Where’s the opening on that thing? I blew that picture up to 250% and all I see is that monster black tube coming down and turning inward at the bottom. Is the air coming in from that rectangular-looking part that appears to be pointing toward the firewall, or is it really at the very bottom near the radiator? And if it’s at the bottom, is that the equivalent of a P-trap in a plumbing drain pipe?

So there you go 
 there’s one possible solution.

What if you designed in a P-trap on the intake pipe to detect the water? Would that be a performance hit otherwise because the air intake would have that elbow restriction?

As far was suddenly turning off the engine, what happens if you’re barreling down the highway at 70+ mph, the driver suddenly suffers a heart attack or stroke, and you (the passenger) reach over and turn the key to kill the engine (while, of course, trying to steer and somehow apply the brake, too)?

I can’t explain, I can only speculate. And I speculate that the situation was significantly more dramatic than has been related here. Possibly water above the center of the wheel allowing for ingestion into the breater box where it became a heavy spray that was smothering the engine which prompted the driver to repeatedly get very deep into the accelerator in a desperate effort to continue moving, hoping to move clear of the standing water. And of course if the RPMs momentarily spiked excessively and a piston with a significant gulp of water approached TDC there would be some heavy damage. But I feel somewhat certain that the situation included more than a puddle of water and a desperate effort to keep the car running and moving to get out of the water.

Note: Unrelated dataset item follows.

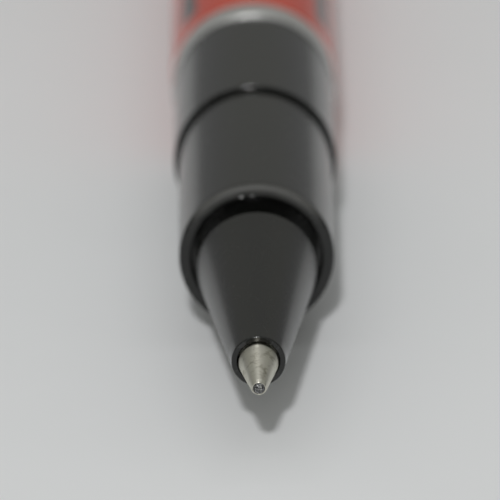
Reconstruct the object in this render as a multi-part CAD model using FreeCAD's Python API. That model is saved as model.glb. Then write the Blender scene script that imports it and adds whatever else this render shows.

But that’s just my personal best guess. Will we evern know what THE REST OF THE STORY really is? Probably not.

I cannot imagine the amount of maintenance and repairs for keeping a 70’s era car up to 180k miles and consider it reliable enough to do our 1000 mile road trip twice a year. Sure you could fix anything along the way, but at 180k miles so far on my 03, sure a breakdown can happen anytime anywhere, but we’re gonna do it anyway. Would take the newer car but 2 dogs and towing the boat to and from the launch makes it a matter of convenience at the moment, keep your fingers crossed for me.

Would the crankshaft immediately stop if the car is going 70? I wouldn’t think it would immediately stop due to stored momentum, though I have never tried this “experiment” myself


FYI, if this happens, don’t shut off the engine, shift it into neutral instead so you don’t loose vacuum for the breaks or the power steering.